◆ **Exercise prompt**:
Restate all of the data exactly.

◆ **Material provided**:
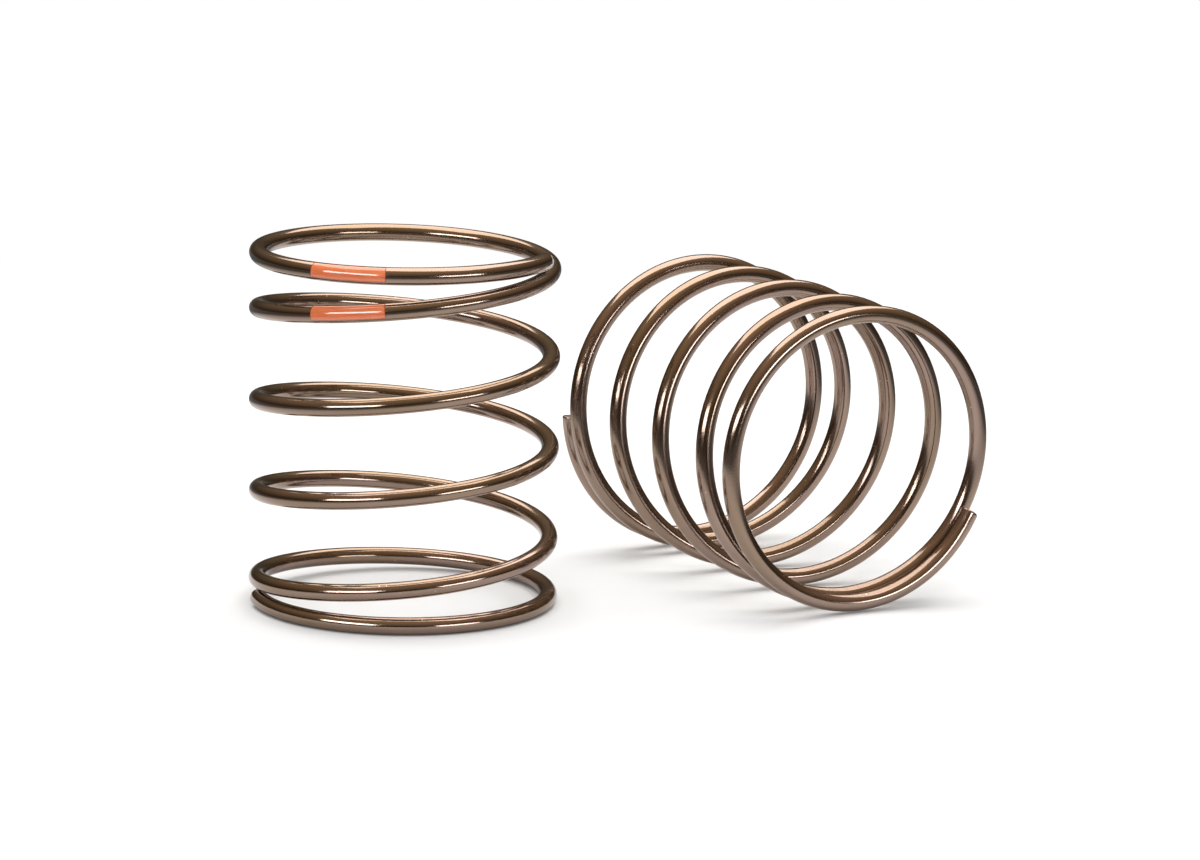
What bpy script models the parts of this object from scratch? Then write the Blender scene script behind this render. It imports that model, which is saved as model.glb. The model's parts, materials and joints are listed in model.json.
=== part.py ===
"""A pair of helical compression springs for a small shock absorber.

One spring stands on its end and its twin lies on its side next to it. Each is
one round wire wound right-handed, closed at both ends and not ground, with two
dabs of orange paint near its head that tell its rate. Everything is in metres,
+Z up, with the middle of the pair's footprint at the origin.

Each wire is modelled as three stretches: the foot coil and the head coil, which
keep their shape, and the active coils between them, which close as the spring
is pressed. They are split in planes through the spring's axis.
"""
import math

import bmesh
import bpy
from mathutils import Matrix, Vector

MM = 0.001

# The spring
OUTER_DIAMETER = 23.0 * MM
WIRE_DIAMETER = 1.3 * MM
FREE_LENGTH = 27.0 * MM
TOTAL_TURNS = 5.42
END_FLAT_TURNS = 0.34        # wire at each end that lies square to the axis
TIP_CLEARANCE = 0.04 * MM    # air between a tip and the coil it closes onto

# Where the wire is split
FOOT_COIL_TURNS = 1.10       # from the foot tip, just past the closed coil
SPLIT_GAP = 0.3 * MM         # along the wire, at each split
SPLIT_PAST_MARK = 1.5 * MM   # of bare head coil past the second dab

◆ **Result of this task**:
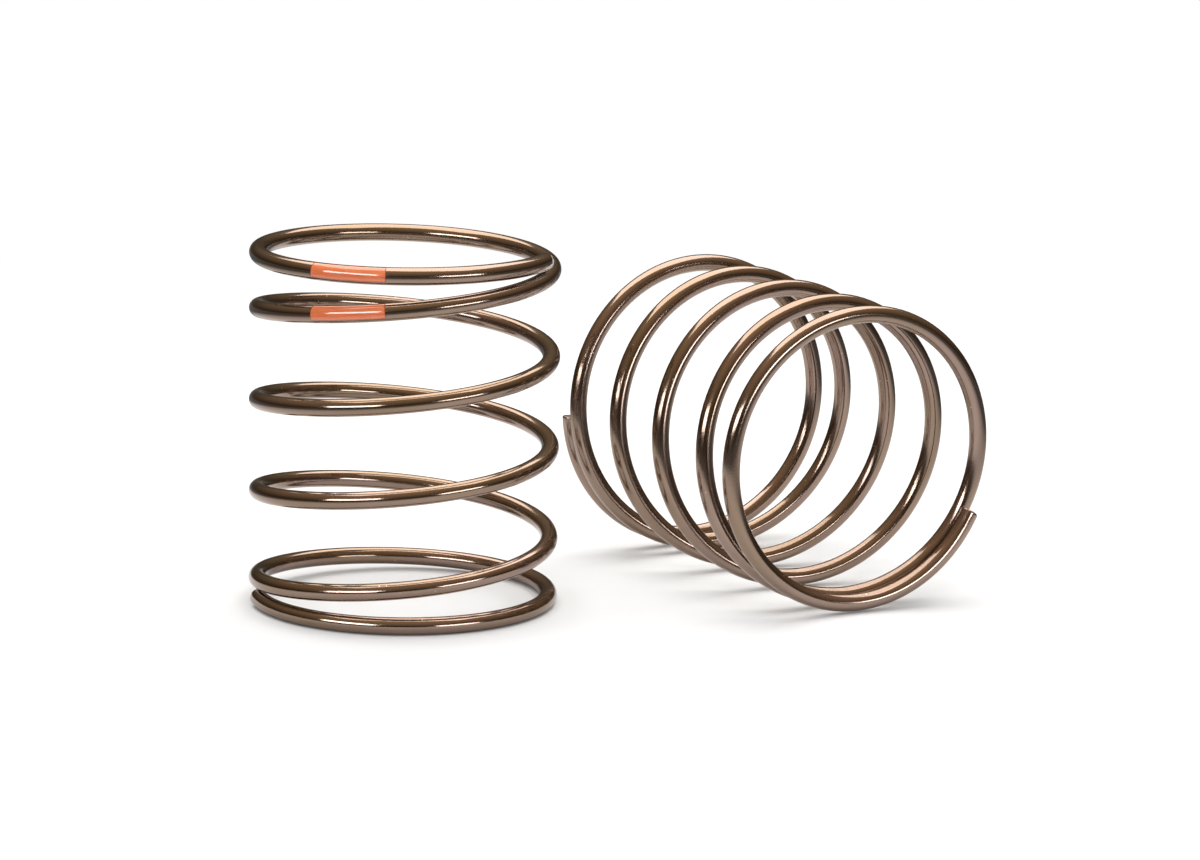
What bpy script models the parts of this object from scratch? Then write the Blender scene script behind this render. It imports that model, which is saved as model.glb. The model's parts, materials and joints are listed in model.json.
=== part.py ===
"""A pair of helical compression springs for a small shock absorber.

One spring stands on its end and its twin lies on its side next to it. Each is
one round wire wound right-handed, closed at both ends and not ground, with two
dabs of orange paint near its head that tell its rate. Everything is in metres,
+Z up, with the middle of the pair's footprint at the origin.

Each wire is modelled as three stretches: the foot coil and the head coil, which
keep their shape, and the active coils between them, which close as the spring
is pressed. They are split in planes through the spring's axis.
"""
import math

import bmesh
import bpy
from mathutils import Matrix, Vector

MM = 0.001

# The spring
OUTER_DIAMETER = 23.0 * MM
WIRE_DIAMETER = 1.3 * MM
FREE_LENGTH = 27.0 * MM
TOTAL_TURNS = 5.42
END_FLAT_TURNS = 0.34        # wire at each end that lies square to the axis
TIP_CLEARANCE = 0.04 * MM    # air between a tip and the coil it closes onto

# Where the wire is split
FOOT_COIL_TURNS = 1.10       # from the foot tip, just past the closed coil
SPLIT_GAP = 0.3 * MM         # along the wire, at each split
SPLIT_PAST_MARK = 1.5 * MM   # of bare head coil past the second dab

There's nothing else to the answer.